= WHAT YOU SHOULD DO =
Search the listing below for the word "this" and copy each line that holds it.

= EXERCISE INPUTS =
* * *
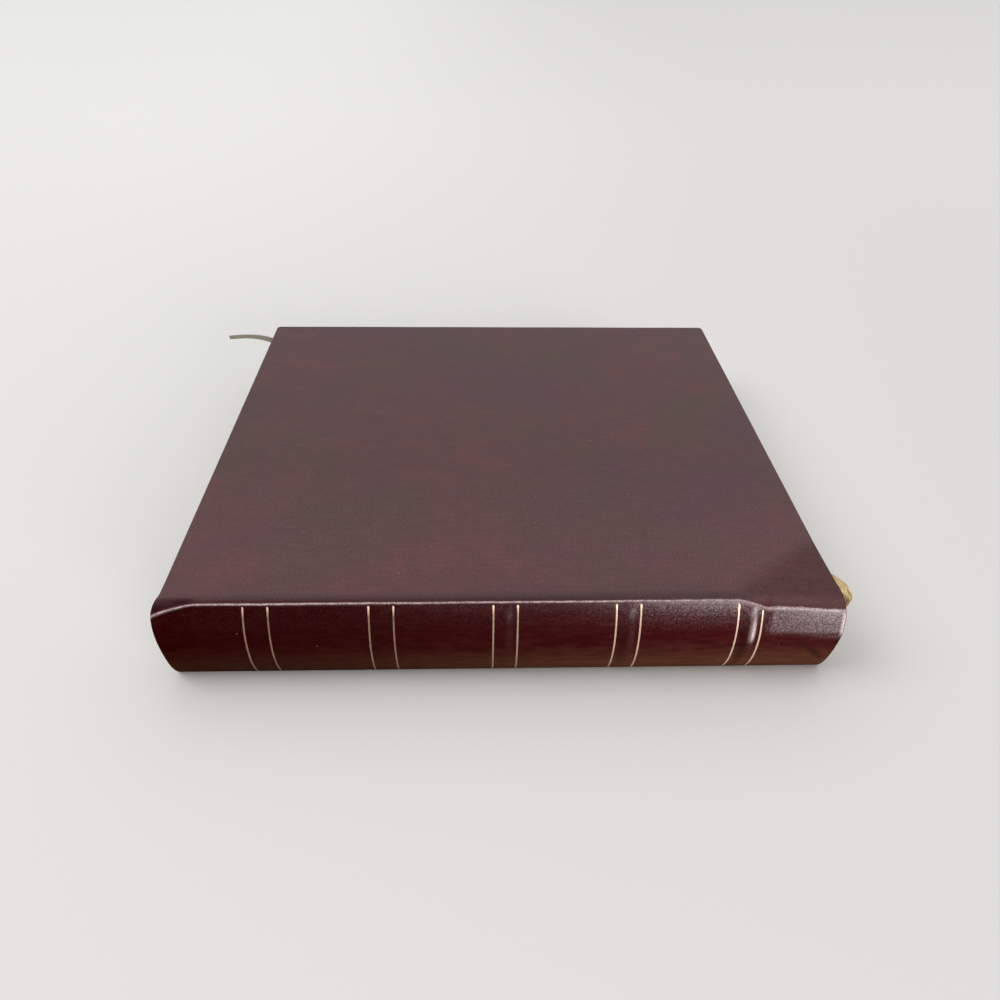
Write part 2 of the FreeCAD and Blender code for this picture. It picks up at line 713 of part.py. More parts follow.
* * *
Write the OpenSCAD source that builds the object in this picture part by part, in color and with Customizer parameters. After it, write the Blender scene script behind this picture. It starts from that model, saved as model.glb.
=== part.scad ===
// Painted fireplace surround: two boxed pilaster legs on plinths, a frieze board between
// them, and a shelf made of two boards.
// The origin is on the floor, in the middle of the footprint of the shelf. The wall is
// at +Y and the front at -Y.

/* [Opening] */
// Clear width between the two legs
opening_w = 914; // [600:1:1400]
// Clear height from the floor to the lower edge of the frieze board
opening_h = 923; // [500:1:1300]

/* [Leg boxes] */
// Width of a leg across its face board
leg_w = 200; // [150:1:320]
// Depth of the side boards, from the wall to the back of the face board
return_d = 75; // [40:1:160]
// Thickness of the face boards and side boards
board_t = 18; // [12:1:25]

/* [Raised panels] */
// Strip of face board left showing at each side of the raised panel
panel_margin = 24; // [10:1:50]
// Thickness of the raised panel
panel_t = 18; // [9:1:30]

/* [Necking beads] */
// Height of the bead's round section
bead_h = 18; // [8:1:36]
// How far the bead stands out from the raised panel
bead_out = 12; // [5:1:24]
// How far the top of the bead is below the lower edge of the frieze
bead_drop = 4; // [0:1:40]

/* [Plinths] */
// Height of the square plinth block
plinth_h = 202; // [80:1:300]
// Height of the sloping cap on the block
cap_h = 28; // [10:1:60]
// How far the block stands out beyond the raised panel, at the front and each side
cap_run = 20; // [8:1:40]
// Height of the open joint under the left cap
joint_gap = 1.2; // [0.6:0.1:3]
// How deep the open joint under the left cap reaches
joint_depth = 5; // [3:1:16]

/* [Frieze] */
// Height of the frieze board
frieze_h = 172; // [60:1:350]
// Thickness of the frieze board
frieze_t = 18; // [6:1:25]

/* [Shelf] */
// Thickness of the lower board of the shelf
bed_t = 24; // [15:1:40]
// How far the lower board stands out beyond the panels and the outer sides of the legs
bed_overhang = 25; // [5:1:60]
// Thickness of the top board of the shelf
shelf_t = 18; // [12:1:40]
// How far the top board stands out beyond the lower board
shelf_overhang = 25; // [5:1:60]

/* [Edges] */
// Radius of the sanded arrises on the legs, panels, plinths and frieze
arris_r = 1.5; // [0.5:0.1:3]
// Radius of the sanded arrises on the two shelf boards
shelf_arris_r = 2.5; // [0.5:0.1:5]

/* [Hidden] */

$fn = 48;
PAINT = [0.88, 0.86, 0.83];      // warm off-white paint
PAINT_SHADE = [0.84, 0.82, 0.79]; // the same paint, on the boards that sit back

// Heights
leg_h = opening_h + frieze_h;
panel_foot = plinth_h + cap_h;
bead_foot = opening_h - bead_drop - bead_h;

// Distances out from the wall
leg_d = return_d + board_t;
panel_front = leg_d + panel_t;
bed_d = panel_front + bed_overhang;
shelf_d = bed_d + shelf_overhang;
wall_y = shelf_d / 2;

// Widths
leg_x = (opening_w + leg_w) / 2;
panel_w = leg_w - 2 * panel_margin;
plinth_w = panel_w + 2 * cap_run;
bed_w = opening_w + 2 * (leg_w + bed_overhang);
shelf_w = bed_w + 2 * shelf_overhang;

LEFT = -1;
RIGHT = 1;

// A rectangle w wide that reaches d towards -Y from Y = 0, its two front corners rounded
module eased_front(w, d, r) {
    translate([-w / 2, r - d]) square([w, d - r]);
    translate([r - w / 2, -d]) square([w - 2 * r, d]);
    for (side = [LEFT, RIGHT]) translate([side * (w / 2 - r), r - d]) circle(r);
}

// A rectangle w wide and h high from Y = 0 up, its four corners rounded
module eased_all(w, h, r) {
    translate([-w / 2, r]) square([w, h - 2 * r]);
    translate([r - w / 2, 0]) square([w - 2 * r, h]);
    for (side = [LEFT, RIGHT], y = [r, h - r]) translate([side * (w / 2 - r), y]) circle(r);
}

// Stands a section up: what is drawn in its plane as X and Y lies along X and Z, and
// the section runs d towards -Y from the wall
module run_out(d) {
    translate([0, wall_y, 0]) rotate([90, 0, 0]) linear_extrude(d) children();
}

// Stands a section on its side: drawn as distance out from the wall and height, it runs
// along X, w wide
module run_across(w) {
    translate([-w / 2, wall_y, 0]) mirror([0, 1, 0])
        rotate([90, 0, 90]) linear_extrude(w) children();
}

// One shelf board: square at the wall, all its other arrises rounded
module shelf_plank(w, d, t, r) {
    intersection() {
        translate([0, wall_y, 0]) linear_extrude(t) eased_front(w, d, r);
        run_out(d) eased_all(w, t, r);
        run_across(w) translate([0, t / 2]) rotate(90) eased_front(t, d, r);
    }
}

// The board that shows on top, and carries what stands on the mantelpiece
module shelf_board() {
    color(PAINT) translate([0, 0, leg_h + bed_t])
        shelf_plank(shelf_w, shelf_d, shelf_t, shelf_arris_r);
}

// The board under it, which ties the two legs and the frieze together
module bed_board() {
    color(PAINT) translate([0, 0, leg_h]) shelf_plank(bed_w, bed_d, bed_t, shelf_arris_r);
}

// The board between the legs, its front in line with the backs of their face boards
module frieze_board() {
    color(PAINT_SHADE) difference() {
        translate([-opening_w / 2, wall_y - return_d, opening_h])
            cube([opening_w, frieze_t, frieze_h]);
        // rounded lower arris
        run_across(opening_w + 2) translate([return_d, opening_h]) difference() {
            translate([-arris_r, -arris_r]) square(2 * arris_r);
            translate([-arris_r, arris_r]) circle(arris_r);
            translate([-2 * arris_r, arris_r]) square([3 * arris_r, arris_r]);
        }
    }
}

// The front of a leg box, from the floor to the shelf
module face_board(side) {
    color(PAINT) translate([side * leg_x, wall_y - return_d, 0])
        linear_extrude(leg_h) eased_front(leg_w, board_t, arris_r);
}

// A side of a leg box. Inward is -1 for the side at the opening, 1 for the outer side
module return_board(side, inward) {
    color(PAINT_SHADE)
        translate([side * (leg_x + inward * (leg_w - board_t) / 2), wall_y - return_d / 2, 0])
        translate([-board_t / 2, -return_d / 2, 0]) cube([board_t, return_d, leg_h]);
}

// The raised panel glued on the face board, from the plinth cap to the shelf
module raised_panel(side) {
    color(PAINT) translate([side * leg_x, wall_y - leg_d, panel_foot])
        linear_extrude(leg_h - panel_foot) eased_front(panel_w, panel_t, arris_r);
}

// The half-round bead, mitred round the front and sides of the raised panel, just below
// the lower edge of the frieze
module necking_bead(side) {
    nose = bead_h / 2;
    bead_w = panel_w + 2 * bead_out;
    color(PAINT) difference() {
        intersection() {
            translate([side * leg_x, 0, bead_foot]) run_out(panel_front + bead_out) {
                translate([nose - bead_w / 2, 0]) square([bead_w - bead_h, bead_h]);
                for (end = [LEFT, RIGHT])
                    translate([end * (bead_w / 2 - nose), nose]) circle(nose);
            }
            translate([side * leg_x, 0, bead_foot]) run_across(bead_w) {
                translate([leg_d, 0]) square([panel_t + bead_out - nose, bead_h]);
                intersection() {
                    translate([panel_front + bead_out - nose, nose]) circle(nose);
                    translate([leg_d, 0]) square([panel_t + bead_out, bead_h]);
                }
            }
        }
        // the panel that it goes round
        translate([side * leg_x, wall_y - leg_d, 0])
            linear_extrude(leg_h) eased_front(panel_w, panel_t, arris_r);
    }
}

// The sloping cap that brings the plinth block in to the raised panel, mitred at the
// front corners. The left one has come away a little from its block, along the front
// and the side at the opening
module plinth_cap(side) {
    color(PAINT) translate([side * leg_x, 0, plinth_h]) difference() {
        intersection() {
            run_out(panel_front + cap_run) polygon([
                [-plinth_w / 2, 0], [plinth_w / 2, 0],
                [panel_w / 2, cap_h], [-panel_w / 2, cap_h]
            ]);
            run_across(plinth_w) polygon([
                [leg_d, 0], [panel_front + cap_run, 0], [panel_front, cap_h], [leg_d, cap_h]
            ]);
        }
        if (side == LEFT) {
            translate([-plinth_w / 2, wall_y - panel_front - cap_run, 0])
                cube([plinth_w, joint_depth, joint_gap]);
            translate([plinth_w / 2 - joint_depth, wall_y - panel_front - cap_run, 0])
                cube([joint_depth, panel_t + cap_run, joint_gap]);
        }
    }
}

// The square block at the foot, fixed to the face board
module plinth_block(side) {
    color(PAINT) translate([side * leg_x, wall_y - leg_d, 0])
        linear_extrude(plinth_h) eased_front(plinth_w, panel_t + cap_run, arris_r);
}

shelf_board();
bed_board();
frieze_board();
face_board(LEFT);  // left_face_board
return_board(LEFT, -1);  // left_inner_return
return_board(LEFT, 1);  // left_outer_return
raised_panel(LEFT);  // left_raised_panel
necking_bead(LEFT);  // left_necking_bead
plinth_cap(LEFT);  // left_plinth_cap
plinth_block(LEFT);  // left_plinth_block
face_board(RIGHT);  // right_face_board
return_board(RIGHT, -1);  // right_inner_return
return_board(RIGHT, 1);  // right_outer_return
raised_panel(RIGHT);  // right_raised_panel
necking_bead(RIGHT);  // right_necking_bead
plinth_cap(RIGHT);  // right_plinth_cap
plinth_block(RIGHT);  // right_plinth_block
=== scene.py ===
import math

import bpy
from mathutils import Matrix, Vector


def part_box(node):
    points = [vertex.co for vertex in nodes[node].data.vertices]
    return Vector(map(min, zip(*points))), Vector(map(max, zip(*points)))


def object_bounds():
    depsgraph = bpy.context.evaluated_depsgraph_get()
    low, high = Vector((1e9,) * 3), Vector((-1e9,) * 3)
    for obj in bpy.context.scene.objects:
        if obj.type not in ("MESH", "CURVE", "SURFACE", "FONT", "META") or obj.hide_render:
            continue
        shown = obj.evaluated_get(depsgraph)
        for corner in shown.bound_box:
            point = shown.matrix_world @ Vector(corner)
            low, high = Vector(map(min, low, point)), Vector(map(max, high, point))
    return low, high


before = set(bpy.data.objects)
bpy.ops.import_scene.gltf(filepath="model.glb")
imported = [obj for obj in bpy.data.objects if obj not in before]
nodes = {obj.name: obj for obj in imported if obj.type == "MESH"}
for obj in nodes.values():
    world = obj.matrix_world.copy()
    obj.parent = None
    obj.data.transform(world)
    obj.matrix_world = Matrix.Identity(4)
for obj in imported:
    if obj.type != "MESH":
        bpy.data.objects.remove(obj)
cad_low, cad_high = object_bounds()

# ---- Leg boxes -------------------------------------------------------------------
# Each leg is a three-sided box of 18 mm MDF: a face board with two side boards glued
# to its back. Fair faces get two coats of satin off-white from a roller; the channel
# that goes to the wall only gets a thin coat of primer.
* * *
= EXERCISE OUTPUT =
Write part 2 of the FreeCAD and Blender code for this picture. It picks up at line 713 of part.py. More parts follow.
Write the OpenSCAD source that builds the object in this picture part by part, in color and with Customizer parameters. After it, write the Blender scene script behind this picture. It starts from that model, saved as model.glb.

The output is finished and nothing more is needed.